Comb through the entries for "from" and pull out each line that holds it.

......

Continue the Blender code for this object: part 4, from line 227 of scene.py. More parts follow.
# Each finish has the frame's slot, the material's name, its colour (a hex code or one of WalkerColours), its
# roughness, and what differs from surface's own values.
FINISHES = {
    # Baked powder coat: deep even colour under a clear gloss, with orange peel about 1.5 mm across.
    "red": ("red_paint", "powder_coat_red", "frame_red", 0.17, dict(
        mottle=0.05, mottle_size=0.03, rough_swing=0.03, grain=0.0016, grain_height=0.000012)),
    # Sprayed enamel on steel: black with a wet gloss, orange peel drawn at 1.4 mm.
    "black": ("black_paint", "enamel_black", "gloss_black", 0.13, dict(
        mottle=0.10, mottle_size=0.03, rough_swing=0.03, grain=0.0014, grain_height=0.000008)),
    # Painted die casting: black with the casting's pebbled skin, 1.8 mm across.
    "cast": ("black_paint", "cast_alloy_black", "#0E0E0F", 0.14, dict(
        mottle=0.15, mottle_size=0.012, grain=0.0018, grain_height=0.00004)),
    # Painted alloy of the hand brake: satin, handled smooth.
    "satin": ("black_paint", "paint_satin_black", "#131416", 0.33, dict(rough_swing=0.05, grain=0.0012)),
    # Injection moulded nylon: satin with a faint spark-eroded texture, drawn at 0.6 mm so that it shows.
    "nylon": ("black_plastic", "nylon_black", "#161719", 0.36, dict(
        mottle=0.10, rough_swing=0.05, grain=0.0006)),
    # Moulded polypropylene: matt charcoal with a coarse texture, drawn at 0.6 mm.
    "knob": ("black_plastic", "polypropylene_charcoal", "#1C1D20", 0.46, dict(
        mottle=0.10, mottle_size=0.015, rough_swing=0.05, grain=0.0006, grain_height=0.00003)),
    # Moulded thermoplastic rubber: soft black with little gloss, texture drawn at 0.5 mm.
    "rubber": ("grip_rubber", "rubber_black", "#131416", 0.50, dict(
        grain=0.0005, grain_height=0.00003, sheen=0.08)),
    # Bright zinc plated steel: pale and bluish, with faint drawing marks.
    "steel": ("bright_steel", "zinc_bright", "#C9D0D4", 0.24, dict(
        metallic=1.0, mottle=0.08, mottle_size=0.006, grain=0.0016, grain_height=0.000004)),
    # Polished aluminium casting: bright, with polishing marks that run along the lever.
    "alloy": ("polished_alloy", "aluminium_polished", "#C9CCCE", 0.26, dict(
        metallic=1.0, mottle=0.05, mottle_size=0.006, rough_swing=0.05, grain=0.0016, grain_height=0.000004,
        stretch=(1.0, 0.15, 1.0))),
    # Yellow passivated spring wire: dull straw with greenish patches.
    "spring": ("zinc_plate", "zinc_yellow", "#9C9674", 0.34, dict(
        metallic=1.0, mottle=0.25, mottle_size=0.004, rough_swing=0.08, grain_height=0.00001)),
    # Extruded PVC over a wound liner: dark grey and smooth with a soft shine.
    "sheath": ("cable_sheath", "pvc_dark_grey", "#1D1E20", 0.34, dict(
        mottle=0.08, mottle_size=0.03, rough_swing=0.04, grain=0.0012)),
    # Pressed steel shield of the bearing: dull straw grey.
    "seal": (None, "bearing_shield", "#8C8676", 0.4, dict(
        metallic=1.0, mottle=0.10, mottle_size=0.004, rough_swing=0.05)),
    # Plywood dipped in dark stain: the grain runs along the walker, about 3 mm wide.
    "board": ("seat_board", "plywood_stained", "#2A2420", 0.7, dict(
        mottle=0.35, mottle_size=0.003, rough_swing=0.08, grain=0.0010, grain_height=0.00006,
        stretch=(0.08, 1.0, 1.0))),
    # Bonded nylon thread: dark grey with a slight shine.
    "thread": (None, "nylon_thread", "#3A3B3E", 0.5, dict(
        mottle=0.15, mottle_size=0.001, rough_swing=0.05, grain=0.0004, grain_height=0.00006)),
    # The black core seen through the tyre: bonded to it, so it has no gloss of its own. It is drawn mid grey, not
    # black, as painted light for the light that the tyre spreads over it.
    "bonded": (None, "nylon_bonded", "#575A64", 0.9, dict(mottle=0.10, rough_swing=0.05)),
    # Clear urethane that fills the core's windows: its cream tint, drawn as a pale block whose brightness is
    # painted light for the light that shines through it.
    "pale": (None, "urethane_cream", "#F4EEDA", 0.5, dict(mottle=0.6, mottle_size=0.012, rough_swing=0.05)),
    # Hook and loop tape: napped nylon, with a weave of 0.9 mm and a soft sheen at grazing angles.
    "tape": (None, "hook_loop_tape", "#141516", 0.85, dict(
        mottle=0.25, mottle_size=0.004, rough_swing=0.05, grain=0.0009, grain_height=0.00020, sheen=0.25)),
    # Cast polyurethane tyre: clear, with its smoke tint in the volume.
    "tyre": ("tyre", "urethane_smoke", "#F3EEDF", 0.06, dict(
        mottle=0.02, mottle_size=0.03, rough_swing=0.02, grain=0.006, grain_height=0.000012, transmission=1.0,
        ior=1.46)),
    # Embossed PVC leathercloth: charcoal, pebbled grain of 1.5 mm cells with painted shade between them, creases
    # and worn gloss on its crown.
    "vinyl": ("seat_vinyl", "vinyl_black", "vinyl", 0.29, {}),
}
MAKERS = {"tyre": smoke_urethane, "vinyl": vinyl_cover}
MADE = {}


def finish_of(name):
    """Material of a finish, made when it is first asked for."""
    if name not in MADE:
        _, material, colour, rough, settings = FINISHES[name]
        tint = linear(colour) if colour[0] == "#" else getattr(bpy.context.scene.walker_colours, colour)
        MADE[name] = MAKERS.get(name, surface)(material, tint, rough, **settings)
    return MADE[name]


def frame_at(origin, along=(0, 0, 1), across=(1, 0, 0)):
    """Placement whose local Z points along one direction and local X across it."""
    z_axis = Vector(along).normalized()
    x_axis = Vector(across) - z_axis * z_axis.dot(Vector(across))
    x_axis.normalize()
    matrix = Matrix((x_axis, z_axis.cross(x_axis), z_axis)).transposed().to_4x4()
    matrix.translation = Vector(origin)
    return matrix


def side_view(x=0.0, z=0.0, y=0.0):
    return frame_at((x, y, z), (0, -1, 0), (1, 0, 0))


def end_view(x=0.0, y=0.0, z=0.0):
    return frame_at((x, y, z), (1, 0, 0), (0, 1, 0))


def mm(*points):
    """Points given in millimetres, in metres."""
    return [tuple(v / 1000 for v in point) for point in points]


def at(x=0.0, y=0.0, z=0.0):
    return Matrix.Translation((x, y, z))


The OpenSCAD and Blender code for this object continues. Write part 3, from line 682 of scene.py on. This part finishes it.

......

Full response:
Continue the Blender code for this object: part 4, from line 227 of scene.py. More parts follow.
# roughness, and what differs from surface's own values.
The OpenSCAD and Blender code for this object continues. Write part 3, from line 682 of scene.py on. This part finishes it.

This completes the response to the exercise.